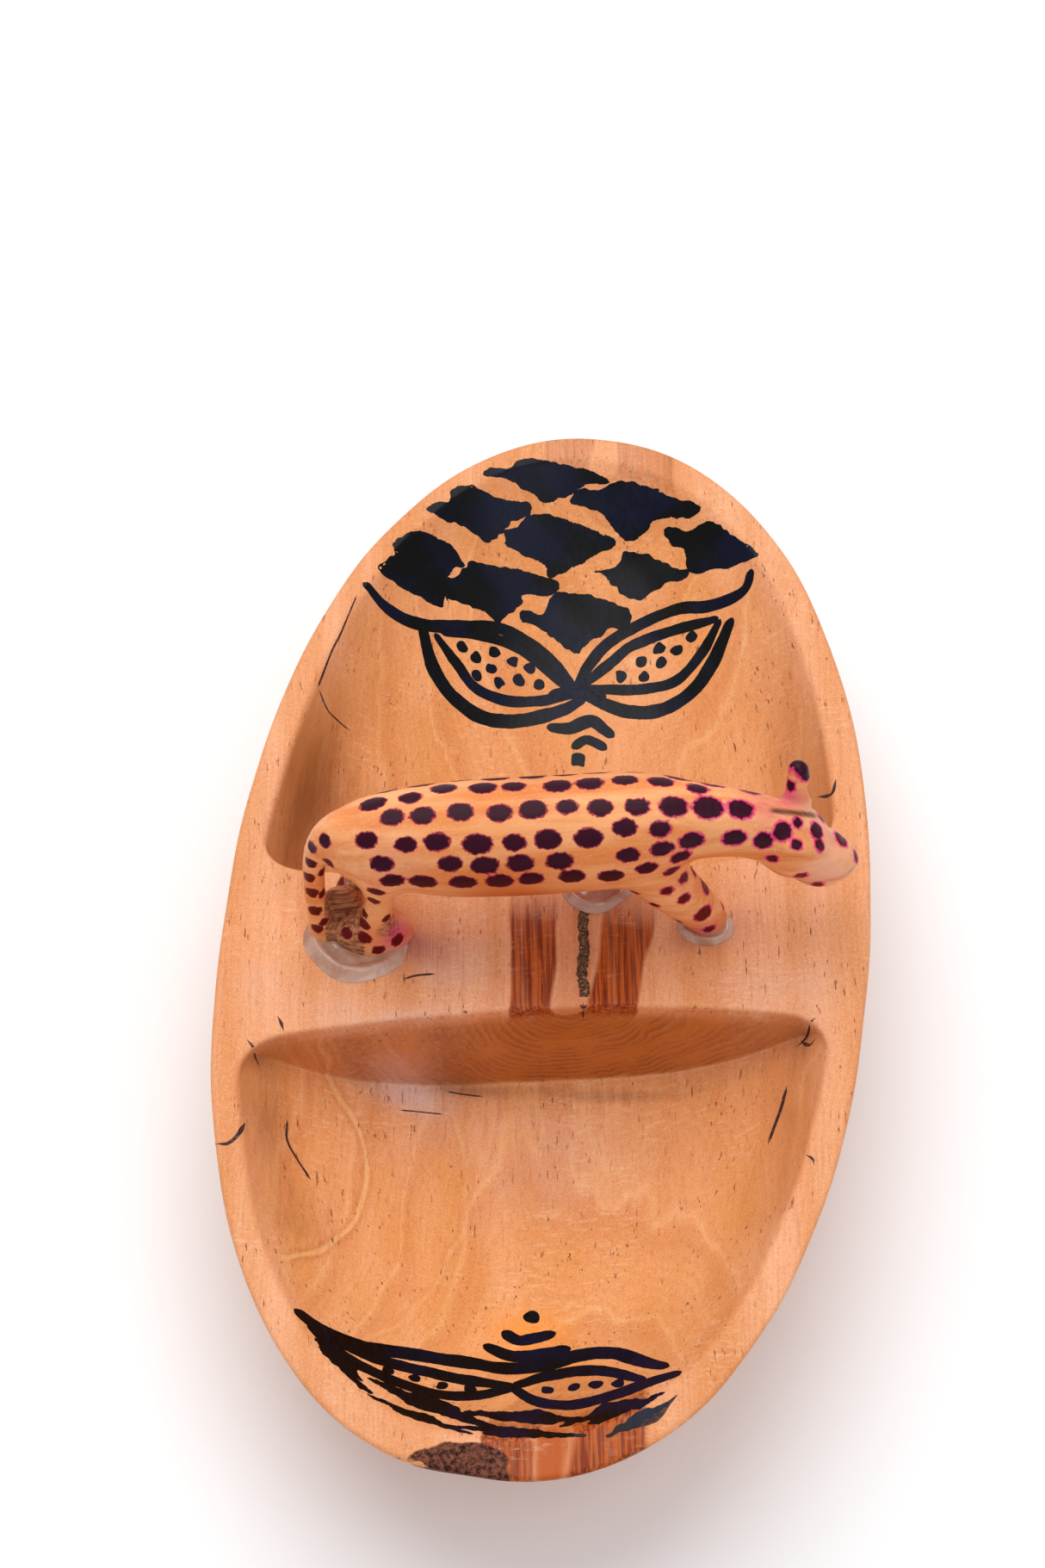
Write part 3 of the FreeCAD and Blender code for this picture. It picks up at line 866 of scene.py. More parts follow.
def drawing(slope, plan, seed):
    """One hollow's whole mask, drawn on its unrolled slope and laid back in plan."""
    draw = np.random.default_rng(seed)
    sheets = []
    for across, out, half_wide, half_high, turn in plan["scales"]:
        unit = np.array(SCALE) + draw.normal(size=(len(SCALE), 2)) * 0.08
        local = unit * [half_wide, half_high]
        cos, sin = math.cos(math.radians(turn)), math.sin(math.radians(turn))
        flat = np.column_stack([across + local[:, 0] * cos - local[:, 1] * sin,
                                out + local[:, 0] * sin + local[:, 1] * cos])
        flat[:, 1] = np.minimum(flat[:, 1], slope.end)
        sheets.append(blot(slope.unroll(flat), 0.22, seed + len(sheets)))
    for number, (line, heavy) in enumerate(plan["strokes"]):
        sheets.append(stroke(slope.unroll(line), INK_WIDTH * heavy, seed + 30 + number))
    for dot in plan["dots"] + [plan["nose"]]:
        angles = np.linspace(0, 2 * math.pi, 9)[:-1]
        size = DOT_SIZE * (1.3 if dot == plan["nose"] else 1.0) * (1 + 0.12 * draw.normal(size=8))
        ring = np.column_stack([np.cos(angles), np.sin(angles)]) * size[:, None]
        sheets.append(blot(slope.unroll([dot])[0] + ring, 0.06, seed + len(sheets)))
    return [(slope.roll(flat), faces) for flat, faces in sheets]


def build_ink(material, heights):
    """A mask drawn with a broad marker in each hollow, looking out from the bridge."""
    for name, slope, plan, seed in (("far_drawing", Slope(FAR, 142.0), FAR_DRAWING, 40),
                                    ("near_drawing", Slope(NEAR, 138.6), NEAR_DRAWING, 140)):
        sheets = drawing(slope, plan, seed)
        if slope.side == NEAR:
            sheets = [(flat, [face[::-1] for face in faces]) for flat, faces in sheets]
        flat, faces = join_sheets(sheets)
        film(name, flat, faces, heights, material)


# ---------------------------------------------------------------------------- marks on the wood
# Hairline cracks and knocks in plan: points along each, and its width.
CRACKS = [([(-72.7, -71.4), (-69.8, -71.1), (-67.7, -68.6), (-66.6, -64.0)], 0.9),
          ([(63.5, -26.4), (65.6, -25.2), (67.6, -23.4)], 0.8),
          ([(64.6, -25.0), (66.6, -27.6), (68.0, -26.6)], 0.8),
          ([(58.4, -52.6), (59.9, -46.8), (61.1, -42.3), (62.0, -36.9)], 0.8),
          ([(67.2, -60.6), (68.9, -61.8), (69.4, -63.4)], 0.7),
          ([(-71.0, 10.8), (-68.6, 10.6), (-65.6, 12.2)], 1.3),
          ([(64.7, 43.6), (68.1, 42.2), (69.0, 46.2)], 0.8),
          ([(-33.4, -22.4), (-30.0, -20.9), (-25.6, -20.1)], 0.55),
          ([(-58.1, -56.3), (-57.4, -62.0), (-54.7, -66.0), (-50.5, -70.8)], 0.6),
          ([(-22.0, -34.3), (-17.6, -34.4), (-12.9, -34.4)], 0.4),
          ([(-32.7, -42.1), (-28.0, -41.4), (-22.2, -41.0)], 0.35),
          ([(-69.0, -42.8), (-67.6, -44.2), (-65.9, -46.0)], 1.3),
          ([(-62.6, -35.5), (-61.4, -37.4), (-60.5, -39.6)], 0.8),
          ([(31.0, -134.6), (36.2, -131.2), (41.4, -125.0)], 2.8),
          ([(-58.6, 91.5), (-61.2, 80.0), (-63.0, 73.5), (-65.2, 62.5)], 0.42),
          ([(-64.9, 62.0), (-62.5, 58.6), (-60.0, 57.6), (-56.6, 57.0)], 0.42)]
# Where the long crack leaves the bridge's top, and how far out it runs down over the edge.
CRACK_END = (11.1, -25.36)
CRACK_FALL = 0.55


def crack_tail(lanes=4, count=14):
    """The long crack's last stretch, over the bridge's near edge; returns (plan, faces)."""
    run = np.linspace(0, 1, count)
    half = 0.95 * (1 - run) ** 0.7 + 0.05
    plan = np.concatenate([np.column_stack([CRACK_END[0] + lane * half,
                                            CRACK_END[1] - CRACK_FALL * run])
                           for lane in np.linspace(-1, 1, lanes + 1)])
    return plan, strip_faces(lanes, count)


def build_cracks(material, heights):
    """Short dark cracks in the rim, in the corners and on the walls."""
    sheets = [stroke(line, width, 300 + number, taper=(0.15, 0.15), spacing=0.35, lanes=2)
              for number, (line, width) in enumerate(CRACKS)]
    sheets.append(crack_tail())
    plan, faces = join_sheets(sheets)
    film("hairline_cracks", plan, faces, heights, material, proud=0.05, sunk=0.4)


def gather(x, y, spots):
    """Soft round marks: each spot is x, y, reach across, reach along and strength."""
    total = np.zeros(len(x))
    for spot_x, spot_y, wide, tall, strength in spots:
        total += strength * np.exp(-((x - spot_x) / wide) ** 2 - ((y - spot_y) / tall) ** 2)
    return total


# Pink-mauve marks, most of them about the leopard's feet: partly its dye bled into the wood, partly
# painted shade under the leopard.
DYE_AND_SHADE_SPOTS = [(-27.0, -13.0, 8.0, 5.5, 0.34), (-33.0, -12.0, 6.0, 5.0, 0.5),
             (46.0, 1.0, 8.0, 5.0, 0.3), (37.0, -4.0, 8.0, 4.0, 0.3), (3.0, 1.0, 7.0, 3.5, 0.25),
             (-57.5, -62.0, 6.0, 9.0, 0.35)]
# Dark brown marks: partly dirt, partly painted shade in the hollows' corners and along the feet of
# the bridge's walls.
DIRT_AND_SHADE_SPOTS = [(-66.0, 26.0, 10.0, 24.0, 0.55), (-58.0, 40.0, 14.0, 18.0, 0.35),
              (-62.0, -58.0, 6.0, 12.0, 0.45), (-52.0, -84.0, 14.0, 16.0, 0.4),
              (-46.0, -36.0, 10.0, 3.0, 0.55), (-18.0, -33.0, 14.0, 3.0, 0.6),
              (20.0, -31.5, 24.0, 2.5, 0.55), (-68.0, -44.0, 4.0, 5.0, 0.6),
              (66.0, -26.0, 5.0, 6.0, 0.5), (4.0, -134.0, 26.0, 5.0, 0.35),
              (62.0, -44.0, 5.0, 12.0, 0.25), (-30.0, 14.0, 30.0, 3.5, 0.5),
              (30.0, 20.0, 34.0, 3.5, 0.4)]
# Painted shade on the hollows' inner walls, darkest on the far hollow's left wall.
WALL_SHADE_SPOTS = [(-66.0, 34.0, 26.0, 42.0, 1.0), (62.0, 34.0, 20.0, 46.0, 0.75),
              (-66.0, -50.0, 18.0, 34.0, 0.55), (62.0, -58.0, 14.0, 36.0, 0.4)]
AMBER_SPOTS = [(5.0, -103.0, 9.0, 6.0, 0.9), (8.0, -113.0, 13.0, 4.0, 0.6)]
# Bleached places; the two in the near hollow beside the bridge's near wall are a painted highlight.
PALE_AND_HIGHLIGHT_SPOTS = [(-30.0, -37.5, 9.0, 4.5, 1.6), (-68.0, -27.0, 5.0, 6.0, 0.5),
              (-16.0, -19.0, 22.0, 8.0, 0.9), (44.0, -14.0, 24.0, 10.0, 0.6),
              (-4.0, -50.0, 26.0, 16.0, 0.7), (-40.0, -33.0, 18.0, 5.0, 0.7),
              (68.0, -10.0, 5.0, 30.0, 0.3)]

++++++

# What is expected:
Copy all data exactly, start to finish.

# Correct response:
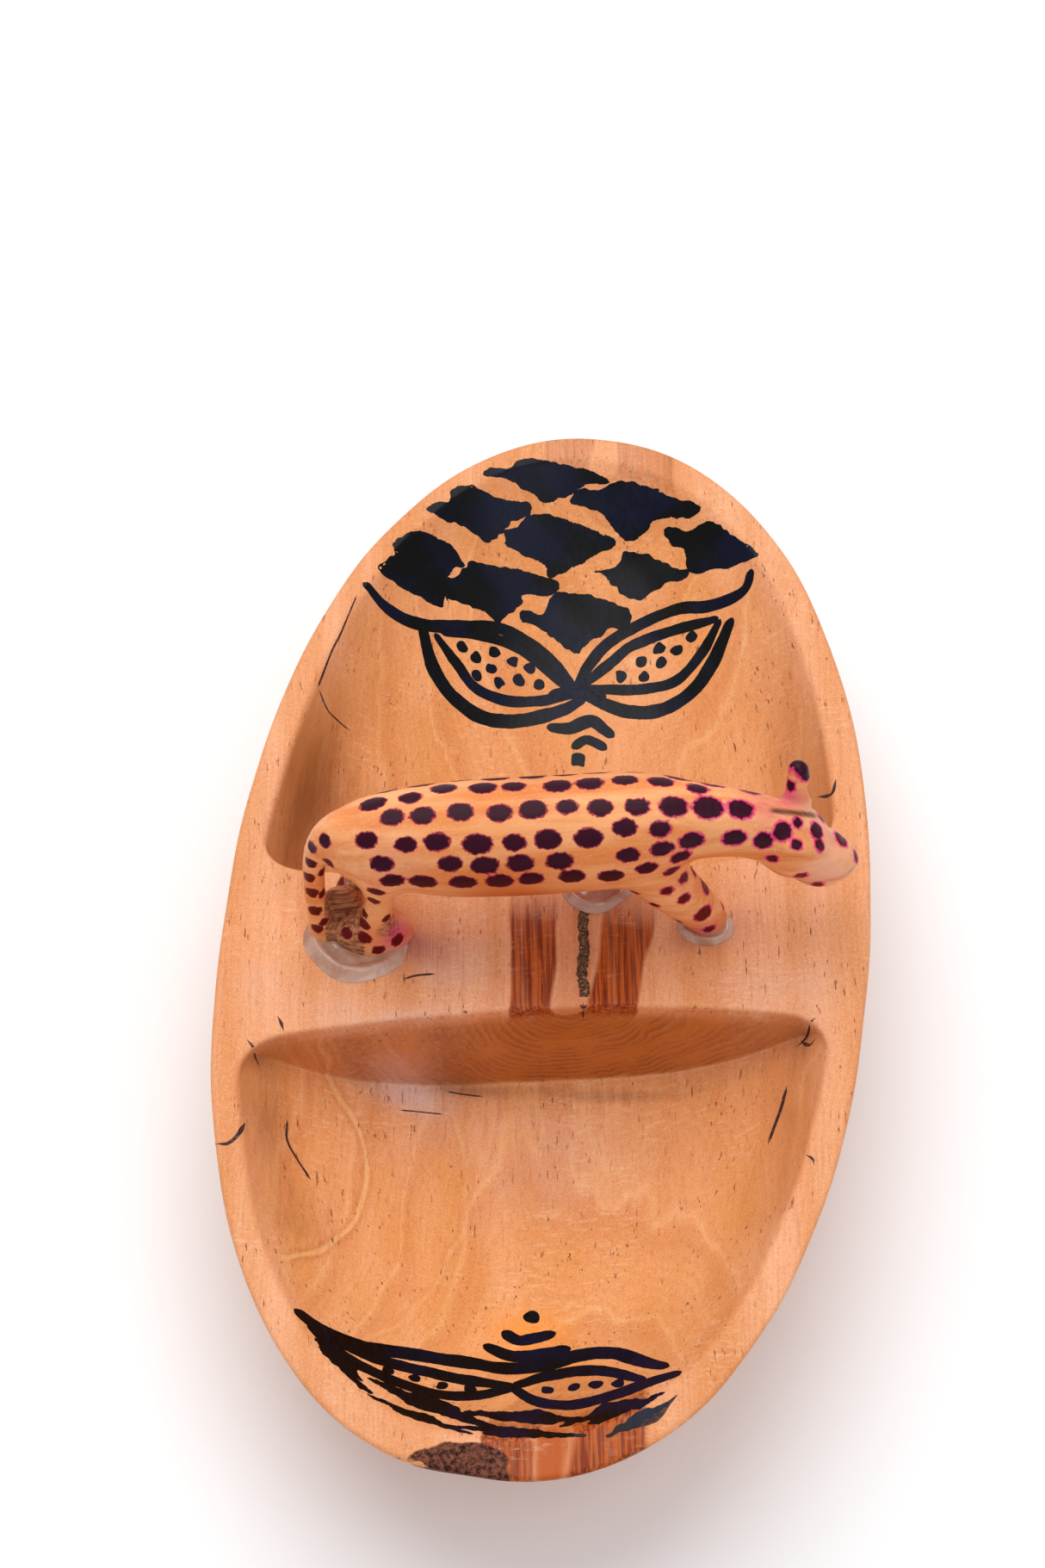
Write part 3 of the FreeCAD and Blender code for this picture. It picks up at line 866 of scene.py. More parts follow.
def drawing(slope, plan, seed):
    """One hollow's whole mask, drawn on its unrolled slope and laid back in plan."""
    draw = np.random.default_rng(seed)
    sheets = []
    for across, out, half_wide, half_high, turn in plan["scales"]:
        unit = np.array(SCALE) + draw.normal(size=(len(SCALE), 2)) * 0.08
        local = unit * [half_wide, half_high]
        cos, sin = math.cos(math.radians(turn)), math.sin(math.radians(turn))
        flat = np.column_stack([across + local[:, 0] * cos - local[:, 1] * sin,
                                out + local[:, 0] * sin + local[:, 1] * cos])
        flat[:, 1] = np.minimum(flat[:, 1], slope.end)
        sheets.append(blot(slope.unroll(flat), 0.22, seed + len(sheets)))
    for number, (line, heavy) in enumerate(plan["strokes"]):
        sheets.append(stroke(slope.unroll(line), INK_WIDTH * heavy, seed + 30 + number))
    for dot in plan["dots"] + [plan["nose"]]:
        angles = np.linspace(0, 2 * math.pi, 9)[:-1]
        size = DOT_SIZE * (1.3 if dot == plan["nose"] else 1.0) * (1 + 0.12 * draw.normal(size=8))
        ring = np.column_stack([np.cos(angles), np.sin(angles)]) * size[:, None]
        sheets.append(blot(slope.unroll([dot])[0] + ring, 0.06, seed + len(sheets)))
    return [(slope.roll(flat), faces) for flat, faces in sheets]


def build_ink(material, heights):
    """A mask drawn with a broad marker in each hollow, looking out from the bridge."""
    for name, slope, plan, seed in (("far_drawing", Slope(FAR, 142.0), FAR_DRAWING, 40),
                                    ("near_drawing", Slope(NEAR, 138.6), NEAR_DRAWING, 140)):
        sheets = drawing(slope, plan, seed)
        if slope.side == NEAR:
            sheets = [(flat, [face[::-1] for face in faces]) for flat, faces in sheets]
        flat, faces = join_sheets(sheets)
        film(name, flat, faces, heights, material)


# ---------------------------------------------------------------------------- marks on the wood
# Hairline cracks and knocks in plan: points along each, and its width.
CRACKS = [([(-72.7, -71.4), (-69.8, -71.1), (-67.7, -68.6), (-66.6, -64.0)], 0.9),
          ([(63.5, -26.4), (65.6, -25.2), (67.6, -23.4)], 0.8),
          ([(64.6, -25.0), (66.6, -27.6), (68.0, -26.6)], 0.8),
          ([(58.4, -52.6), (59.9, -46.8), (61.1, -42.3), (62.0, -36.9)], 0.8),
          ([(67.2, -60.6), (68.9, -61.8), (69.4, -63.4)], 0.7),
          ([(-71.0, 10.8), (-68.6, 10.6), (-65.6, 12.2)], 1.3),
          ([(64.7, 43.6), (68.1, 42.2), (69.0, 46.2)], 0.8),
          ([(-33.4, -22.4), (-30.0, -20.9), (-25.6, -20.1)], 0.55),
          ([(-58.1, -56.3), (-57.4, -62.0), (-54.7, -66.0), (-50.5, -70.8)], 0.6),
          ([(-22.0, -34.3), (-17.6, -34.4), (-12.9, -34.4)], 0.4),
          ([(-32.7, -42.1), (-28.0, -41.4), (-22.2, -41.0)], 0.35),
          ([(-69.0, -42.8), (-67.6, -44.2), (-65.9, -46.0)], 1.3),
          ([(-62.6, -35.5), (-61.4, -37.4), (-60.5, -39.6)], 0.8),
          ([(31.0, -134.6), (36.2, -131.2), (41.4, -125.0)], 2.8),
          ([(-58.6, 91.5), (-61.2, 80.0), (-63.0, 73.5), (-65.2, 62.5)], 0.42),
          ([(-64.9, 62.0), (-62.5, 58.6), (-60.0, 57.6), (-56.6, 57.0)], 0.42)]
# Where the long crack leaves the bridge's top, and how far out it runs down over the edge.
CRACK_END = (11.1, -25.36)
CRACK_FALL = 0.55


def crack_tail(lanes=4, count=14):
    """The long crack's last stretch, over the bridge's near edge; returns (plan, faces)."""
    run = np.linspace(0, 1, count)
    half = 0.95 * (1 - run) ** 0.7 + 0.05
    plan = np.concatenate([np.column_stack([CRACK_END[0] + lane * half,
                                            CRACK_END[1] - CRACK_FALL * run])
                           for lane in np.linspace(-1, 1, lanes + 1)])
    return plan, strip_faces(lanes, count)


def build_cracks(material, heights):
    """Short dark cracks in the rim, in the corners and on the walls."""
    sheets = [stroke(line, width, 300 + number, taper=(0.15, 0.15), spacing=0.35, lanes=2)
              for number, (line, width) in enumerate(CRACKS)]
    sheets.append(crack_tail())
    plan, faces = join_sheets(sheets)
    film("hairline_cracks", plan, faces, heights, material, proud=0.05, sunk=0.4)


def gather(x, y, spots):
    """Soft round marks: each spot is x, y, reach across, reach along and strength."""
    total = np.zeros(len(x))
    for spot_x, spot_y, wide, tall, strength in spots:
        total += strength * np.exp(-((x - spot_x) / wide) ** 2 - ((y - spot_y) / tall) ** 2)
    return total


# Pink-mauve marks, most of them about the leopard's feet: partly its dye bled into the wood, partly
# painted shade under the leopard.
DYE_AND_SHADE_SPOTS = [(-27.0, -13.0, 8.0, 5.5, 0.34), (-33.0, -12.0, 6.0, 5.0, 0.5),
             (46.0, 1.0, 8.0, 5.0, 0.3), (37.0, -4.0, 8.0, 4.0, 0.3), (3.0, 1.0, 7.0, 3.5, 0.25),
             (-57.5, -62.0, 6.0, 9.0, 0.35)]
# Dark brown marks: partly dirt, partly painted shade in the hollows' corners and along the feet of
# the bridge's walls.
DIRT_AND_SHADE_SPOTS = [(-66.0, 26.0, 10.0, 24.0, 0.55), (-58.0, 40.0, 14.0, 18.0, 0.35),
              (-62.0, -58.0, 6.0, 12.0, 0.45), (-52.0, -84.0, 14.0, 16.0, 0.4),
              (-46.0, -36.0, 10.0, 3.0, 0.55), (-18.0, -33.0, 14.0, 3.0, 0.6),
              (20.0, -31.5, 24.0, 2.5, 0.55), (-68.0, -44.0, 4.0, 5.0, 0.6),
              (66.0, -26.0, 5.0, 6.0, 0.5), (4.0, -134.0, 26.0, 5.0, 0.35),
              (62.0, -44.0, 5.0, 12.0, 0.25), (-30.0, 14.0, 30.0, 3.5, 0.5),
              (30.0, 20.0, 34.0, 3.5, 0.4)]
# Painted shade on the hollows' inner walls, darkest on the far hollow's left wall.
WALL_SHADE_SPOTS = [(-66.0, 34.0, 26.0, 42.0, 1.0), (62.0, 34.0, 20.0, 46.0, 0.75),
              (-66.0, -50.0, 18.0, 34.0, 0.55), (62.0, -58.0, 14.0, 36.0, 0.4)]
AMBER_SPOTS = [(5.0, -103.0, 9.0, 6.0, 0.9), (8.0, -113.0, 13.0, 4.0, 0.6)]
# Bleached places; the two in the near hollow beside the bridge's near wall are a painted highlight.
PALE_AND_HIGHLIGHT_SPOTS = [(-30.0, -37.5, 9.0, 4.5, 1.6), (-68.0, -27.0, 5.0, 6.0, 0.5),
              (-16.0, -19.0, 22.0, 8.0, 0.9), (44.0, -14.0, 24.0, 10.0, 0.6),
              (-4.0, -50.0, 26.0, 16.0, 0.7), (-40.0, -33.0, 18.0, 5.0, 0.7),
              (68.0, -10.0, 5.0, 30.0, 0.3)]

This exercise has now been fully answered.